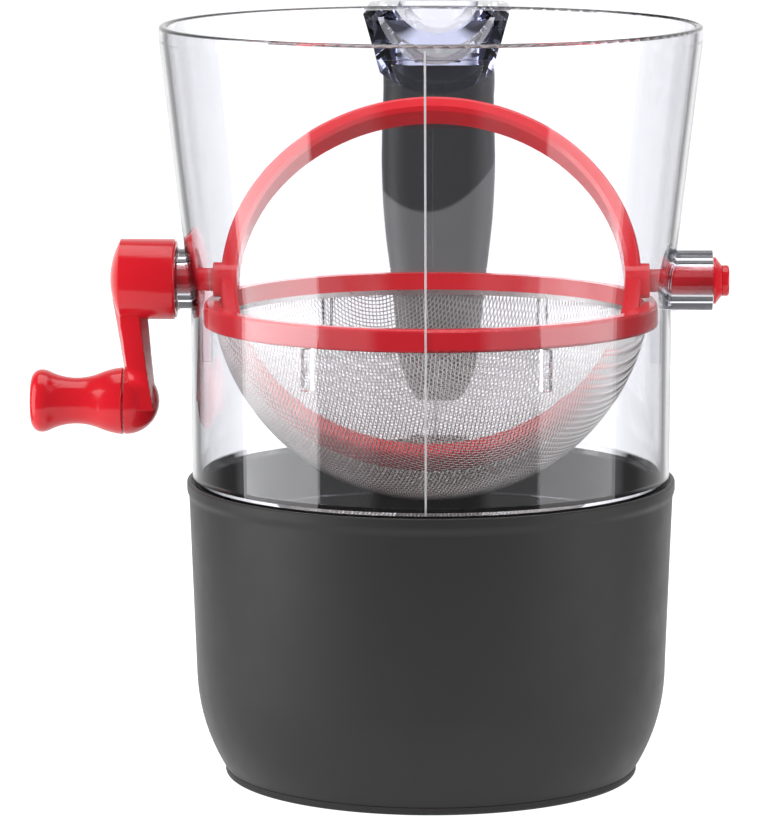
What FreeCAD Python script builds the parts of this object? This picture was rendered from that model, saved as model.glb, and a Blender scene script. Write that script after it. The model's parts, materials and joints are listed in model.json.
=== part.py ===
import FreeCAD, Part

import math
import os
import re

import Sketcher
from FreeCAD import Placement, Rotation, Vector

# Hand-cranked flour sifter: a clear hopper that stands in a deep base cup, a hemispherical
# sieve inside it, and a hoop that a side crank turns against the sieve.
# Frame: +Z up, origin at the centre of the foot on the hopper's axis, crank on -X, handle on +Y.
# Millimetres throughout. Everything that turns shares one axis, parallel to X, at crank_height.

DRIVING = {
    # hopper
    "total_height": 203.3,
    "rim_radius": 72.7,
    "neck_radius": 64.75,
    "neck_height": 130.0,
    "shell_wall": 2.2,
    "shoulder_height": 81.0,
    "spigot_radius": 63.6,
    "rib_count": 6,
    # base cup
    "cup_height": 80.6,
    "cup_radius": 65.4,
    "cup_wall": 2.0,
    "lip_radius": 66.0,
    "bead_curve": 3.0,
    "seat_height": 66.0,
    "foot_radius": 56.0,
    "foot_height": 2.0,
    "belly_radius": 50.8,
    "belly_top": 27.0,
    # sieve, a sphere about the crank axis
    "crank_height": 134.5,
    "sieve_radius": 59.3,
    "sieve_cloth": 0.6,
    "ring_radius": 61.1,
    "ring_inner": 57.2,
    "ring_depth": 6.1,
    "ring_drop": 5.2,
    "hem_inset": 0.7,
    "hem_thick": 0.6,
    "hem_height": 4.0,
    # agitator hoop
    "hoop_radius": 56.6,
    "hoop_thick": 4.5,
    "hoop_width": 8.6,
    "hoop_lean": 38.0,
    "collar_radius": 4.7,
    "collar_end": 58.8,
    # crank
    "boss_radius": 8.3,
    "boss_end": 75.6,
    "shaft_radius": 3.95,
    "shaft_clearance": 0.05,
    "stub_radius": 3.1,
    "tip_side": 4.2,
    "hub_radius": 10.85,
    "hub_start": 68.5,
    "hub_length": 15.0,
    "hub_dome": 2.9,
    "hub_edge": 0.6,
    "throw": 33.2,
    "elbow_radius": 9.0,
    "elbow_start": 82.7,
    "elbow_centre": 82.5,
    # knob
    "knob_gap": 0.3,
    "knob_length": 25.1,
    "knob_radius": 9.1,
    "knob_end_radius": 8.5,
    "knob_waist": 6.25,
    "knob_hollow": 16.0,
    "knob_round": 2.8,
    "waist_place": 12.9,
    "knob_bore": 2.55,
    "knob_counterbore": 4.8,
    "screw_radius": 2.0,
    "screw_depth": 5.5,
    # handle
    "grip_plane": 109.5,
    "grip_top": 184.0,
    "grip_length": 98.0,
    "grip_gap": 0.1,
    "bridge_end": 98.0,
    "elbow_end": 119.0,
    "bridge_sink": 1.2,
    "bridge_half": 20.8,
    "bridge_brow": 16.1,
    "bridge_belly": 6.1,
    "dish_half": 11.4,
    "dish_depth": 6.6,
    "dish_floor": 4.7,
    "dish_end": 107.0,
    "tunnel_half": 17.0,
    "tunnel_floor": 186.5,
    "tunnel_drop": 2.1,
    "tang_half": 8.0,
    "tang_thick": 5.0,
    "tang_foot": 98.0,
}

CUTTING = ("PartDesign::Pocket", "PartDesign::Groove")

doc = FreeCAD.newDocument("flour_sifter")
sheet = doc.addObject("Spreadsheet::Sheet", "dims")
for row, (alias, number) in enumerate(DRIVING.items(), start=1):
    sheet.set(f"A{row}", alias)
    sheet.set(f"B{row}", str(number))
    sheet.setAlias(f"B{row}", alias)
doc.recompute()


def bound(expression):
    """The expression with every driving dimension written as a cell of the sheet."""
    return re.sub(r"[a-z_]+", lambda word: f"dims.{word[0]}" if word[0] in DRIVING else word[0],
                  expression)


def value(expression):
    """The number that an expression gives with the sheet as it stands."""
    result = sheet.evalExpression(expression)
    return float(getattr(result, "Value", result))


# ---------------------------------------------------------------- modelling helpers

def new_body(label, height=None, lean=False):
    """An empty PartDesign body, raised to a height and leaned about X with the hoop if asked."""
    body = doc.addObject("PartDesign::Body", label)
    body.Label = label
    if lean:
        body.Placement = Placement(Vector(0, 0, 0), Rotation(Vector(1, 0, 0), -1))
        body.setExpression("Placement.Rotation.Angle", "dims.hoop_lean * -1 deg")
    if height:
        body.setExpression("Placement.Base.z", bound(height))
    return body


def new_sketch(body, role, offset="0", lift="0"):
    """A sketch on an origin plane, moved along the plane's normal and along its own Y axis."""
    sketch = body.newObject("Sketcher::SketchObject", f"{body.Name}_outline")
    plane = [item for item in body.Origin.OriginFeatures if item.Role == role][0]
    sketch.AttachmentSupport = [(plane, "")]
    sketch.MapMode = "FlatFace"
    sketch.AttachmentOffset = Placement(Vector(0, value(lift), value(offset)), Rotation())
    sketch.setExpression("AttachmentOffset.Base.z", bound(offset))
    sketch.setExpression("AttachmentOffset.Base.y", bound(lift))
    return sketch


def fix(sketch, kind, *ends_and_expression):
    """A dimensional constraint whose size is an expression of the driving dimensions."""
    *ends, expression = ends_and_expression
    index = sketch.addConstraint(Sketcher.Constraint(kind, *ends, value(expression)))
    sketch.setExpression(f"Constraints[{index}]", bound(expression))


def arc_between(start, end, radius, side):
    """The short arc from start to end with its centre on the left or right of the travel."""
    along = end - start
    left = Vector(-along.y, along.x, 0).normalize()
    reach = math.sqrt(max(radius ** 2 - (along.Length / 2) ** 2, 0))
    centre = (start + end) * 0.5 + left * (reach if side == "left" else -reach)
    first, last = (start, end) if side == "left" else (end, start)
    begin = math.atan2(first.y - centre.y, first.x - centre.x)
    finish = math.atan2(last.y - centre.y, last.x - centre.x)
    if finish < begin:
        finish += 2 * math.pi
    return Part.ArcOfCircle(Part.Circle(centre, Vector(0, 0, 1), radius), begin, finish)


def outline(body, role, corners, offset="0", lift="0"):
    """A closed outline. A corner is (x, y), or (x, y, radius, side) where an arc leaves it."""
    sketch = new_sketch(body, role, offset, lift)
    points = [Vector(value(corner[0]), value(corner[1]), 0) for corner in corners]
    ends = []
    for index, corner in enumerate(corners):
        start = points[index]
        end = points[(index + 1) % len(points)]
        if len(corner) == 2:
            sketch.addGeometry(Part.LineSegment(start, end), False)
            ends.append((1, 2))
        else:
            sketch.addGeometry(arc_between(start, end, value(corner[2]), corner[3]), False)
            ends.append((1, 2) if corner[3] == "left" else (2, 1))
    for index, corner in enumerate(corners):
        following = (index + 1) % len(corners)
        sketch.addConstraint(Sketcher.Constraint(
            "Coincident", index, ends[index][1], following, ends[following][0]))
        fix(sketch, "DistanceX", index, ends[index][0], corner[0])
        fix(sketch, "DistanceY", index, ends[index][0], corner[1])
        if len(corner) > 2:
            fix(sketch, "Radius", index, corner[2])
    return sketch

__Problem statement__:
Write out all the lines again, exactly as they are.

__Result of the exercise__:
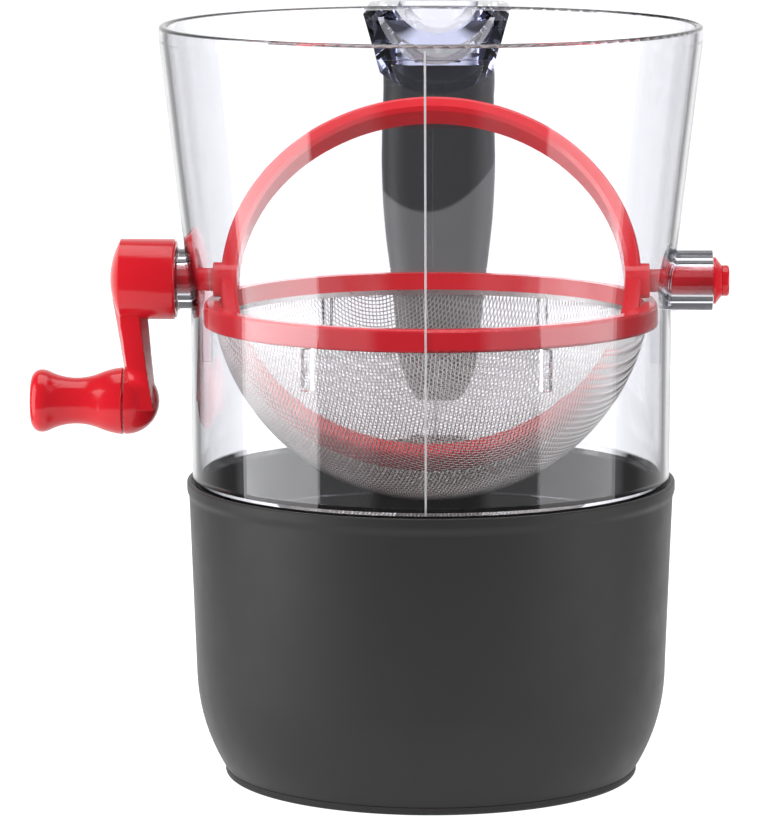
What FreeCAD Python script builds the parts of this object? This picture was rendered from that model, saved as model.glb, and a Blender scene script. Write that script after it. The model's parts, materials and joints are listed in model.json.
=== part.py ===
import FreeCAD, Part

import math
import os
import re

import Sketcher
from FreeCAD import Placement, Rotation, Vector

# Hand-cranked flour sifter: a clear hopper that stands in a deep base cup, a hemispherical
# sieve inside it, and a hoop that a side crank turns against the sieve.
# Frame: +Z up, origin at the centre of the foot on the hopper's axis, crank on -X, handle on +Y.
# Millimetres throughout. Everything that turns shares one axis, parallel to X, at crank_height.

DRIVING = {
    # hopper
    "total_height": 203.3,
    "rim_radius": 72.7,
    "neck_radius": 64.75,
    "neck_height": 130.0,
    "shell_wall": 2.2,
    "shoulder_height": 81.0,
    "spigot_radius": 63.6,
    "rib_count": 6,
    # base cup
    "cup_height": 80.6,
    "cup_radius": 65.4,
    "cup_wall": 2.0,
    "lip_radius": 66.0,
    "bead_curve": 3.0,
    "seat_height": 66.0,
    "foot_radius": 56.0,
    "foot_height": 2.0,
    "belly_radius": 50.8,
    "belly_top": 27.0,
    # sieve, a sphere about the crank axis
    "crank_height": 134.5,
    "sieve_radius": 59.3,
    "sieve_cloth": 0.6,
    "ring_radius": 61.1,
    "ring_inner": 57.2,
    "ring_depth": 6.1,
    "ring_drop": 5.2,
    "hem_inset": 0.7,
    "hem_thick": 0.6,
    "hem_height": 4.0,
    # agitator hoop
    "hoop_radius": 56.6,
    "hoop_thick": 4.5,
    "hoop_width": 8.6,
    "hoop_lean": 38.0,
    "collar_radius": 4.7,
    "collar_end": 58.8,
    # crank
    "boss_radius": 8.3,
    "boss_end": 75.6,
    "shaft_radius": 3.95,
    "shaft_clearance": 0.05,
    "stub_radius": 3.1,
    "tip_side": 4.2,
    "hub_radius": 10.85,
    "hub_start": 68.5,
    "hub_length": 15.0,
    "hub_dome": 2.9,
    "hub_edge": 0.6,
    "throw": 33.2,
    "elbow_radius": 9.0,
    "elbow_start": 82.7,
    "elbow_centre": 82.5,
    # knob
    "knob_gap": 0.3,
    "knob_length": 25.1,
    "knob_radius": 9.1,
    "knob_end_radius": 8.5,
    "knob_waist": 6.25,
    "knob_hollow": 16.0,
    "knob_round": 2.8,
    "waist_place": 12.9,
    "knob_bore": 2.55,
    "knob_counterbore": 4.8,
    "screw_radius": 2.0,
    "screw_depth": 5.5,
    # handle
    "grip_plane": 109.5,
    "grip_top": 184.0,
    "grip_length": 98.0,
    "grip_gap": 0.1,
    "bridge_end": 98.0,
    "elbow_end": 119.0,
    "bridge_sink": 1.2,
    "bridge_half": 20.8,
    "bridge_brow": 16.1,
    "bridge_belly": 6.1,
    "dish_half": 11.4,
    "dish_depth": 6.6,
    "dish_floor": 4.7,
    "dish_end": 107.0,
    "tunnel_half": 17.0,
    "tunnel_floor": 186.5,
    "tunnel_drop": 2.1,
    "tang_half": 8.0,
    "tang_thick": 5.0,
    "tang_foot": 98.0,
}

CUTTING = ("PartDesign::Pocket", "PartDesign::Groove")

doc = FreeCAD.newDocument("flour_sifter")
sheet = doc.addObject("Spreadsheet::Sheet", "dims")
for row, (alias, number) in enumerate(DRIVING.items(), start=1):
    sheet.set(f"A{row}", alias)
    sheet.set(f"B{row}", str(number))
    sheet.setAlias(f"B{row}", alias)
doc.recompute()


def bound(expression):
    """The expression with every driving dimension written as a cell of the sheet."""
    return re.sub(r"[a-z_]+", lambda word: f"dims.{word[0]}" if word[0] in DRIVING else word[0],
                  expression)


def value(expression):
    """The number that an expression gives with the sheet as it stands."""
    result = sheet.evalExpression(expression)
    return float(getattr(result, "Value", result))


# ---------------------------------------------------------------- modelling helpers

def new_body(label, height=None, lean=False):
    """An empty PartDesign body, raised to a height and leaned about X with the hoop if asked."""
    body = doc.addObject("PartDesign::Body", label)
    body.Label = label
    if lean:
        body.Placement = Placement(Vector(0, 0, 0), Rotation(Vector(1, 0, 0), -1))
        body.setExpression("Placement.Rotation.Angle", "dims.hoop_lean * -1 deg")
    if height:
        body.setExpression("Placement.Base.z", bound(height))
    return body


def new_sketch(body, role, offset="0", lift="0"):
    """A sketch on an origin plane, moved along the plane's normal and along its own Y axis."""
    sketch = body.newObject("Sketcher::SketchObject", f"{body.Name}_outline")
    plane = [item for item in body.Origin.OriginFeatures if item.Role == role][0]
    sketch.AttachmentSupport = [(plane, "")]
    sketch.MapMode = "FlatFace"
    sketch.AttachmentOffset = Placement(Vector(0, value(lift), value(offset)), Rotation())
    sketch.setExpression("AttachmentOffset.Base.z", bound(offset))
    sketch.setExpression("AttachmentOffset.Base.y", bound(lift))
    return sketch


def fix(sketch, kind, *ends_and_expression):
    """A dimensional constraint whose size is an expression of the driving dimensions."""
    *ends, expression = ends_and_expression
    index = sketch.addConstraint(Sketcher.Constraint(kind, *ends, value(expression)))
    sketch.setExpression(f"Constraints[{index}]", bound(expression))


def arc_between(start, end, radius, side):
    """The short arc from start to end with its centre on the left or right of the travel."""
    along = end - start
    left = Vector(-along.y, along.x, 0).normalize()
    reach = math.sqrt(max(radius ** 2 - (along.Length / 2) ** 2, 0))
    centre = (start + end) * 0.5 + left * (reach if side == "left" else -reach)
    first, last = (start, end) if side == "left" else (end, start)
    begin = math.atan2(first.y - centre.y, first.x - centre.x)
    finish = math.atan2(last.y - centre.y, last.x - centre.x)
    if finish < begin:
        finish += 2 * math.pi
    return Part.ArcOfCircle(Part.Circle(centre, Vector(0, 0, 1), radius), begin, finish)


def outline(body, role, corners, offset="0", lift="0"):
    """A closed outline. A corner is (x, y), or (x, y, radius, side) where an arc leaves it."""
    sketch = new_sketch(body, role, offset, lift)
    points = [Vector(value(corner[0]), value(corner[1]), 0) for corner in corners]
    ends = []
    for index, corner in enumerate(corners):
        start = points[index]
        end = points[(index + 1) % len(points)]
        if len(corner) == 2:
            sketch.addGeometry(Part.LineSegment(start, end), False)
            ends.append((1, 2))
        else:
            sketch.addGeometry(arc_between(start, end, value(corner[2]), corner[3]), False)
            ends.append((1, 2) if corner[3] == "left" else (2, 1))
    for index, corner in enumerate(corners):
        following = (index + 1) % len(corners)
        sketch.addConstraint(Sketcher.Constraint(
            "Coincident", index, ends[index][1], following, ends[following][0]))
        fix(sketch, "DistanceX", index, ends[index][0], corner[0])
        fix(sketch, "DistanceY", index, ends[index][0], corner[1])
        if len(corner) > 2:
            fix(sketch, "Radius", index, corner[2])
    return sketch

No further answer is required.